Within a year, First African Baptist Church raised $7,500 to buy the brick building that had housed their parent church, First Baptist. Though white members gave generously to the fund, Black members, including many who were enslaved, contributed more than half the amount. The building on College Street at Broad was theirs. And within it, 940 members who held virtually no power in the city could aggregate their skills and passions into a powerful institution that served the needs of Richmond’s Black community. The potential became clear very soon, as their appointed white pastor, Robert Ryland, granted Black members a lot of leeway in managing their own institution.

Ryland was no abolitionist. In fact, he routinely preached about the submission of servants to masters. One enslaved congregant, Henry “Box” Brown, who would mail himself to freedom in a wooden box, later recalled that Ryland relished in these calls for submission. Maybe it was a ruse to pacify white anxiety—maybe not. In practice, though, Ryland allowed the 30 Black deacons (elected by Black congregants) to coordinate church activities, handle finances, regulate membership, run the administration and more with little interference. He allowed the members to elect “assistant preachers.” The white overseers, too, rarely intervened in these matters. Perhaps these glimmers of autonomy for an otherwise highly controlled community was what caused the membership of FABC to nearly double in its first year.

Ryland began his services with an opening prayer. Often, he’d call on one of the elected assistant preachers to stand up and give this opening prayer. Then, perhaps 30 minutes later, that same opening prayer was still going on, sounding less like a prayer and more like a full sermon. In this way, Black preachers slyly claimed the right to preach to Black congregants in Richmond.
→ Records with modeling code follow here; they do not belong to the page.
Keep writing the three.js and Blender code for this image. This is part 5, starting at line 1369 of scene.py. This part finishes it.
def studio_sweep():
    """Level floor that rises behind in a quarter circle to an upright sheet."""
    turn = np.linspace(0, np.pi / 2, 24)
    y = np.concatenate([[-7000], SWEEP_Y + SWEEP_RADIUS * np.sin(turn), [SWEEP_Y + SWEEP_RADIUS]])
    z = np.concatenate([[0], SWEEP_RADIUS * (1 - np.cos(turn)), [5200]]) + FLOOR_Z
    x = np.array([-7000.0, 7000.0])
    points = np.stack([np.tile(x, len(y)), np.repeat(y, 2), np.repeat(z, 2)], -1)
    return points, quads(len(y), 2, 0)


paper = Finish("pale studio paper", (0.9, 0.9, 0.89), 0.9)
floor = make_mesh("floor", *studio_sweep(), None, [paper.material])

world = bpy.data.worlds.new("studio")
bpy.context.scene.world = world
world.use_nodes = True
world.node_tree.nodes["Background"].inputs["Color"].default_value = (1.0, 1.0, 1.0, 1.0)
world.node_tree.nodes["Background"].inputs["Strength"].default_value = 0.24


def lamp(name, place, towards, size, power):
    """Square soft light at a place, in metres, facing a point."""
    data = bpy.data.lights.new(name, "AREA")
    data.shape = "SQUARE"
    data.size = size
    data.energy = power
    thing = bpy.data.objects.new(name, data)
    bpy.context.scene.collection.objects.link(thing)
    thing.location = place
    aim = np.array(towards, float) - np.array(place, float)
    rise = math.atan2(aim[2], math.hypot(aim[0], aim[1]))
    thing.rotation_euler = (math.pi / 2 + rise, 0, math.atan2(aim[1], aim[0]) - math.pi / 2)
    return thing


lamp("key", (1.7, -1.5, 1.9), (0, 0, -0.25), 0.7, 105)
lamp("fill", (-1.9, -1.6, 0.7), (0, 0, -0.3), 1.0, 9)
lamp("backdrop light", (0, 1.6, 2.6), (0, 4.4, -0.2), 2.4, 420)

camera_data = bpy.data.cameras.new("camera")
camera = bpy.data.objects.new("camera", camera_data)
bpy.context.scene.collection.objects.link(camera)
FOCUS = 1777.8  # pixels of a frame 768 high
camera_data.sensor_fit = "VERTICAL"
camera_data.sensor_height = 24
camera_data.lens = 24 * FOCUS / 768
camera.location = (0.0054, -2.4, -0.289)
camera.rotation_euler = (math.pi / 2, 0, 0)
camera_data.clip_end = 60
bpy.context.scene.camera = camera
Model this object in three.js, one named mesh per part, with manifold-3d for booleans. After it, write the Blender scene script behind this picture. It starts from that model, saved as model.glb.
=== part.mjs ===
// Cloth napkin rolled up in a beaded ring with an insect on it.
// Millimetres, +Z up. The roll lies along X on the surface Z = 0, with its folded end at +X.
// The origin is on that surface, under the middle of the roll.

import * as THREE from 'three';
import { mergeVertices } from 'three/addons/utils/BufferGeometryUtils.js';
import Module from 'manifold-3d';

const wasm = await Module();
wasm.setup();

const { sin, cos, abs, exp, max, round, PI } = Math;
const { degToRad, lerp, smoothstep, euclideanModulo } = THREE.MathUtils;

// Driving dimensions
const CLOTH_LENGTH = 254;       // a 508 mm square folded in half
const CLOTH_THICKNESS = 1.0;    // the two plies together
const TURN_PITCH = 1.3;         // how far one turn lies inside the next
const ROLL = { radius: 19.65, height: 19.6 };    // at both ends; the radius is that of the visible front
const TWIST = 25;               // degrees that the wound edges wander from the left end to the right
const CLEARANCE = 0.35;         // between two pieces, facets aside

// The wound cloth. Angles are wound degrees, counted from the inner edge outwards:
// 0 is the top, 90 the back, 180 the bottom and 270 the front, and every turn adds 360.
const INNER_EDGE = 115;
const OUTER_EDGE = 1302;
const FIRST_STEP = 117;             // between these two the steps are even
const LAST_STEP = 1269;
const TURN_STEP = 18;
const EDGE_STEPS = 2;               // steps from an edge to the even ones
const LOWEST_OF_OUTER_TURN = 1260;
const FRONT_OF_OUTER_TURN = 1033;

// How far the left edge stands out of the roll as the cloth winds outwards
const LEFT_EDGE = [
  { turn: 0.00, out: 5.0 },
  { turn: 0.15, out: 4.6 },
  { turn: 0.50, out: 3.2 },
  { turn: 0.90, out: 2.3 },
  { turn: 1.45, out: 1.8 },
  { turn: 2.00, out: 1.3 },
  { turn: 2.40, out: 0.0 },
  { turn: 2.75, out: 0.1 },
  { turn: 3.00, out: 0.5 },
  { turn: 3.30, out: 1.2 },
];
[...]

One of these assistant preachers Ryland routinely called upon was John Jasper, who would later gain national fame for his sermonizing and founding Sixth Mount Zion Baptist Church here in Richmond.
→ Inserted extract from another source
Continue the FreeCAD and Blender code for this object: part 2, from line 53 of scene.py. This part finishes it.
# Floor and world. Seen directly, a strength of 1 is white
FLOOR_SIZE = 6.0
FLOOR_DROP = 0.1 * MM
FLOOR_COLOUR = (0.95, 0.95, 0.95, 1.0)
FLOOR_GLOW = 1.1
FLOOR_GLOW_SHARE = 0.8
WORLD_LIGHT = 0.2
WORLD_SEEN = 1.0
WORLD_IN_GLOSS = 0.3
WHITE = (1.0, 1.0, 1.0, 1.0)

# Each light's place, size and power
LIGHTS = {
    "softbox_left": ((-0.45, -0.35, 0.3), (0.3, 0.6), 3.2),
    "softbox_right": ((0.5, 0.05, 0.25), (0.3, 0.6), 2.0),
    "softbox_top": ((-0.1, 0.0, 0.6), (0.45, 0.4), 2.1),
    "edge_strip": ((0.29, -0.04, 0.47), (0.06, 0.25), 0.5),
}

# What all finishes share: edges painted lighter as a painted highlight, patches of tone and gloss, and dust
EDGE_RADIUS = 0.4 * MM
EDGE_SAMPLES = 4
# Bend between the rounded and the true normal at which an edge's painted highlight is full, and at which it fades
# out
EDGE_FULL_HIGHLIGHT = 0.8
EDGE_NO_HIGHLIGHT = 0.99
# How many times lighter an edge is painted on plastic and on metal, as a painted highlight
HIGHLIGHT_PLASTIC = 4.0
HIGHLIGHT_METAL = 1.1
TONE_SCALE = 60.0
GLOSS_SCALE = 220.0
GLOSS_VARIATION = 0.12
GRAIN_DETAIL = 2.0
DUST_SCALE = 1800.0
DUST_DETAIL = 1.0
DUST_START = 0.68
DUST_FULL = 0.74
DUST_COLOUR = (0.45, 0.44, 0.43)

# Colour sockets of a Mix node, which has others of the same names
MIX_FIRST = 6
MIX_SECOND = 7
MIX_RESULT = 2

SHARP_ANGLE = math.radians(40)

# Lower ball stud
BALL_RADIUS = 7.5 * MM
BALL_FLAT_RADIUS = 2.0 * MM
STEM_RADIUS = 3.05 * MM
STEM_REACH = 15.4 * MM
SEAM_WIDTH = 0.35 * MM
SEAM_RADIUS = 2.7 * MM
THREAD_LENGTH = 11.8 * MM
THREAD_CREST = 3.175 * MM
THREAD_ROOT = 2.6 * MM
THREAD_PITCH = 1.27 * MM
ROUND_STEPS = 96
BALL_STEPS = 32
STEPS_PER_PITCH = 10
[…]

The independent structure of the Baptist Church in general allowed First African Baptist Church to forge local partnerships and committees, pouring their resources into causes that uplifted and empowered the Black community. They formed mutual beneficial societies and aided those in poverty. With so much poverty and suffering in their own community, the church was nevertheless liberal in their charity.  Members—both enslaved and free—raised money to aid the victims of the 1840s Irish Potato Famine.

One of the more extraordinary developments within the First African Baptist Church was the creation of a community court to mediate disputes and handle discipline. At the time, outside the church’s walls, a Black person was not allowed to testify in court or have a jury trial. An enslaved person could not pursue justice without the approval of a master and, even if justice prevailed, compensation went to that master. With little faith in the white-run government court system just a few blocks away, FABC members found that the justice meted out by their Black deacons was much more fair and compassionate, albeit very strict. It was also cheaper than hiring a lawyer.  And so the FABC court tried cases ranging from adultery to theft to immoral dancing. They also heard complaints against insulted honor or shame. Amazingly, an enslaved congregant could seek justice for the most fundamental and yet most elusive of human rights denied to them in the outside world: dignity.

At their harshest, the FABC court could revoke church membership. While That may not seem exceedingly strict, being cast out from an institution with such reach and resources and thrown into a world where you hold no rights at all, could seem like a death sentence.

First African Baptist Church, built 1876, Circa 1930, V.86.153.726, Richmond Chamber of Commerce Collection, The Valentine

The loosely democratic structure of the church—only free males could vote—prepared some in the Black community for wider government participation. And though enslaved members could not vote on church matters, they had agitated for that right for years, which initiated them into the practice of democratic protest. So with emancipation in 1865, FABC was perfectly poised to harness and direct Black ambition during such a chaotic time. In 1867, they hired their first Black pastor, Dr. James H. Holmes, who had been born into slavery. Membership exploded and the congregation outgrew their building yet again (they had already split to create Ebenezer Baptist Church in 1858). They demolished the brick building and built a new one in its place in 1876. That building, with its grand Doric columns, still stands today, though the congregation moved to Barton Heights in 1955. With full Black control, the church fostered new generations of Black leadership—John Mitchell, Daniel Webster Davis and Doug Wilder were counted amongst its members.

But the legacy of First African Baptist amounts to much more than its illustrious members. In the radical act of fostering dignity in a population that legally had no claim to it, the church empowered everyday people to demand more for themselves and more for their community. Dignity was the first and most important step for everyone: young and old, enslaved and free, male and female. Church leaders knew this above all else.

Around 1875, the FABC Sunday school teacher noticed a dirty, disheveled little girl of about ten years old, playing on the sidewalk outside the church. He invited her to join the Sunday School and she accepted the offer, coming in for the first time, though she only lived a block away. As the teacher’s son later recalled, “The little girl liked what she found, and next Sunday, clean and neat as a pin, she came back.” The little girl who made that small yet dignified step would soon rise through the leadership ranks of the church.  She’d cut her teeth there on civic, business, and political engagement. Her name was Maggie L. Walker.